Regarding South Africa’s new multiparty government, Roodt commented: “I must say, so far, things are going better than expected.”

On the potential for faster economic growth, he said: “I’m pretty sure that if we put the right policies in place, and we can get this economy to grow a little bit faster, it is very possible for the equity market to run another 20% or 30%, which is huge.”

Financial markets did react positively to the emergence of the multiparty government.
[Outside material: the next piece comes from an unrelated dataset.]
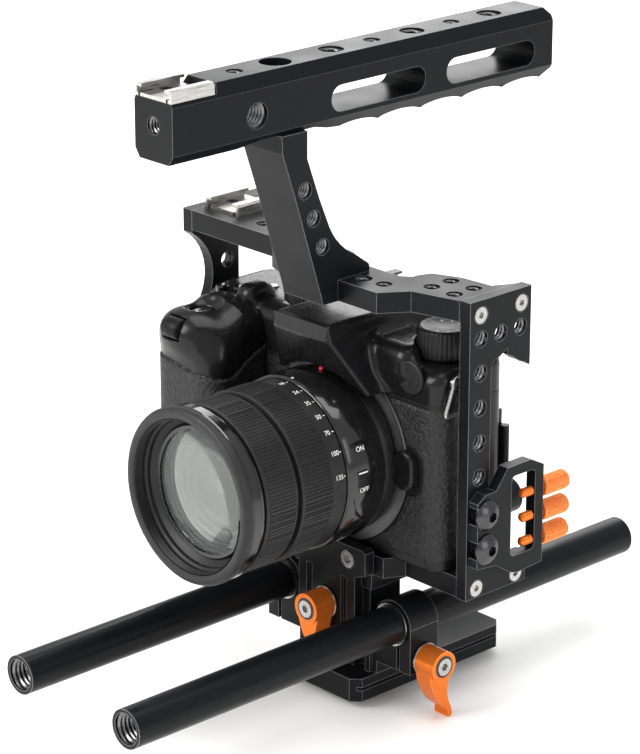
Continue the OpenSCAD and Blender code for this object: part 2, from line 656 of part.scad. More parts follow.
module viewfinder_lens() color("#223344") along_y(14.1, 16) polygon(round_rect(-12.9, 124.1, 12.9, 140.9, 4.9));

screen_hinge_x = 48.6;
screen_hinge_y = body_y1 + 1.9;
module screen_panel() color(black) {
    difference() {
        block(-33.7, 46.2, body_y1 - 3.5, body_y1 + 2.5, 64.4, 113.6);
        block(-30, 38, body_y1 + 2.1, body_y1 + 4, 67.5, 111);
    }
    block(46, 48, body_y1 + 0.3, body_y1 + 2.5, 70, 108);
    rod_along_z(70, 108, screen_hinge_x, screen_hinge_y, 1.6);
}

module strap_lugs() color(silver) {
    rod_along_x(body_x1, body_x1 + 3.5, -20.5, 132.5, 2.2);
    rod_along_x(body_x0 - 2.6, body_x0, -18, 132.5, 2.2);
}

module strap_ring() color(silver) translate([body_x1 + 1.8, -20.5, 132.5]) rotate([90, 0, 90])
    difference() {
        linear_extrude(1.4) polygon([[-3.6, 2.4], [0, 4.1], [3.6, 2.4], [4.2, -0.5], [7.4, -10.2], [6.4, -11.8],
            [-6.4, -11.8], [-7.4, -10.2], [-4.2, -0.5]]);
        translate([0, 0, -1]) linear_extrude(4) polygon([[-2.9, -1.8], [2.9, -1.8], [5.4, -10.2], [-5.4, -10.2]]);
        translate([0, 0, -1]) cylinder(h = 4, r = 2.2 + run);
    }

// ---------- lens ----------
// a ring round the lens axis, between two depths
module lens_ring(y0, y1, r, bore) translate([0, y0, lens_z]) rotate([-90, 0, 0]) difference() {
    cylinder(h = y1 - y0, r = r, $fn = 96);
    translate([0, 0, -1]) cylinder(h = y1 - y0 + 2, r = bore, $fn = 96);
}

zoom_y0 = -78;
zoom_y1 = -56;
focus_y0 = -95;
focus_y1 = -80;
tube_r = 31;
barrel_bore = 29;
front_r = 28.6;

module lens_barrel() color(black) difference() {
    union() {
        rod_along_y(zoom_y1 + gap, mount_y - 5, 0, lens_z, lens_r);
        rod_along_y(mount_y - 5.1, mount_y - 0.1, 0, lens_z, 30);
        rod_along_y(focus_y0 + 1, zoom_y1 + 1, 0, lens_z, tube_r - run);
        rod_along_y(zoom_y0 - 2 + gap, zoom_y0 - gap, 0, lens_z, 32.4);
        rod_along_y(mount_y - 1, mount_y + 5.4, 0, lens_z, 18.9);
    }
    rod_along_y(front_y - 1, mount_y - 6, 0, lens_z, barrel_bore);
    rod_along_y(mount_y - 7, mount_y + 8, 0, lens_z, 15);
    // recess that the stabiliser switch slides in
    block(lens_r - 2.2, lens_r + 2, -52.5, -46, lens_z - 7.5, lens_z + 7.5);
}

module zoom_ring() color(rubber) lens_ring(zoom_y0, zoom_y1, 32.9, tube_r);

module focus_ring() color(rubber) lens_ring(focus_y0, focus_y1, 32.6, tube_r);

module front_barrel() color(black) difference() {
    union() {
        rod_along_y(front_y, focus_y0 - gap, 0, lens_z, lens_r);
        rod_along_y(focus_y0 - 1, -40, 0, lens_z, front_r);
    }
    rod_along_y(front_y - 1, -39, 0, lens_z, 26);
    rod_along_y(front_y - 1, front_y + 5, 0, lens_z, 29);
    rod_along_y(front_y + 4, front_y + 5.6, 0, lens_z, 27.5);
}

module front_glass() color("#5a6a70") translate([0, front_y + 9, lens_z]) rotate([-90, 0, 0]) union() {
    cylinder(h = 6, r = 25.9);
    translate([0, 0, -3]) rotate_extrude() polygon(concat([[0, 4], [glass_r, 4], [glass_r, 3]],
        arc(0, 3 + 33.5, 33.5 + 3, -52, -90, 8)));
}

module rear_glass() color("#5a6a70") rod_along_y(-37.9, -33.5, 0, lens_z, 14.9);

module stabiliser_switch() color(dark) block(lens_r - 2, lens_r + 0.3, -52, -46.5, lens_z - 1.8, lens_z + 5.2);

// ---------- what is drawn ----------
base_plate();
base_rubber_pad();
rod_clamp_block();
base_screws();
rod(-1);  // rod_left
rod(1);  // rod_right
rod_lever();
rod_lever_screw();
riser_column();
riser_screws();
riser_lever();
riser_lever_screw();
cage_bottom_plate();
cage_side_plate();
cage_left_plate();
cage_top_plate();
cage_corner_screws();
camera_screw();
cage_shoe();
handle_bar();
handle_post();
handle_shoe();
shoe_screws();
handle_bolts();
cable_clamp_plate();
cable_clamp_bolts();
cable_screw(screw_z[0]);  // cable_screw_1
cable_screw(screw_z[1]);  // cable_screw_2
cable_screw(screw_z[2]);  // cable_screw_3
camera_front_shell();
camera_rear_shell();
camera_top_cover();
camera_grip();
battery();
sensor_unit();
main_board();
lens_mount_ring();
shutter_button();
mode_dial();
drive_dial();
front_dial();
rear_dial();
lens_release_button();
sync_socket_cap();
hot_shoe();
eyecup();
viewfinder_lens();
screen_panel();
strap_lugs();
strap_ring();
lens_barrel();
zoom_ring();
focus_ring();
front_barrel();
front_glass();
rear_glass();
stabiliser_switch();
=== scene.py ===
# Looks of a cinema camera rig: cage, top handle, rod base, cable clamp, camera and zoom lens.
# Sizes are millimetres in the frame's axes unless a line says metres; meshes store metres.
import json
import math
import bmesh
import bpy
import numpy as np
from mathutils import Matrix, Vector

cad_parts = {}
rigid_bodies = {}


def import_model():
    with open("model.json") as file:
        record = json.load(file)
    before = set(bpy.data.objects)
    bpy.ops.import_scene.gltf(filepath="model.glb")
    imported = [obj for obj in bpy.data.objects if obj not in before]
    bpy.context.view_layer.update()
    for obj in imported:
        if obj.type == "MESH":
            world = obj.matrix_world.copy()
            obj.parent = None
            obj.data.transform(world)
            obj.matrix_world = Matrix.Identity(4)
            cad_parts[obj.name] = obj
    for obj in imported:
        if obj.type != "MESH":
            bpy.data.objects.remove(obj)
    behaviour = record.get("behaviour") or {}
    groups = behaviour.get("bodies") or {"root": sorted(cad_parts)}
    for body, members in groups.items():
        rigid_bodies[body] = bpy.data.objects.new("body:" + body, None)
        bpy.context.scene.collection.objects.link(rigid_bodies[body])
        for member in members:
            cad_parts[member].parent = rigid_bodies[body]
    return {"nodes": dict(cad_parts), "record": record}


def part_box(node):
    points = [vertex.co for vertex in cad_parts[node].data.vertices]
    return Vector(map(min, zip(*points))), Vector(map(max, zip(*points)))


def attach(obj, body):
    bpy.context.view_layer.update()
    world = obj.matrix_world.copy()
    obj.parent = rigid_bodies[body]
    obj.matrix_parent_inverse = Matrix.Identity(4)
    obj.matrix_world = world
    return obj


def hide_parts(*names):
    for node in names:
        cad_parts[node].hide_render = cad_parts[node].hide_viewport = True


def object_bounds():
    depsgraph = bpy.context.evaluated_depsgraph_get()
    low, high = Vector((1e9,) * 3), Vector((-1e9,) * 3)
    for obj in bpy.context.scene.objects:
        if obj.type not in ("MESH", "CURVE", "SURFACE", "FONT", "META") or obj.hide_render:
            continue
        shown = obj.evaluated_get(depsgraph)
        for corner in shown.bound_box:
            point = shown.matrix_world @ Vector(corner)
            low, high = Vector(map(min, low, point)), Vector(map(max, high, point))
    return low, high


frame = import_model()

cad_lo, cad_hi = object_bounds()
MM = 0.001
scene = bpy.context.scene
for stray in [o for o in bpy.data.objects if o.name in ("Cube", "Light", "Camera")]:
    bpy.data.objects.remove(stray)


# ---- frame sizes
def span(node):
    """(lowest corner, highest corner) of a CAD node, in millimetres."""
    lo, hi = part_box(node)
    return lo / MM, hi / MM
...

The rand appreciated, as did equity and bond markets.

His reading of the multiparty government is that greater efficiency is already happening.

But unless there is a positive policy change, Roodt’s expectation is for economic growth to be just below 1% or so next year, or with a bit of luck, maybe 1.5% or 2%.

Needed, though, is a growth rate of at least 2% just to keep pace with population growth and to bring down unemployment, economic growth of 4% to 5% is essential.

Meanwhile, Roodt’s expectation is that it will be India, rather than China, that will be driving the world economy, perhaps even for the next decade.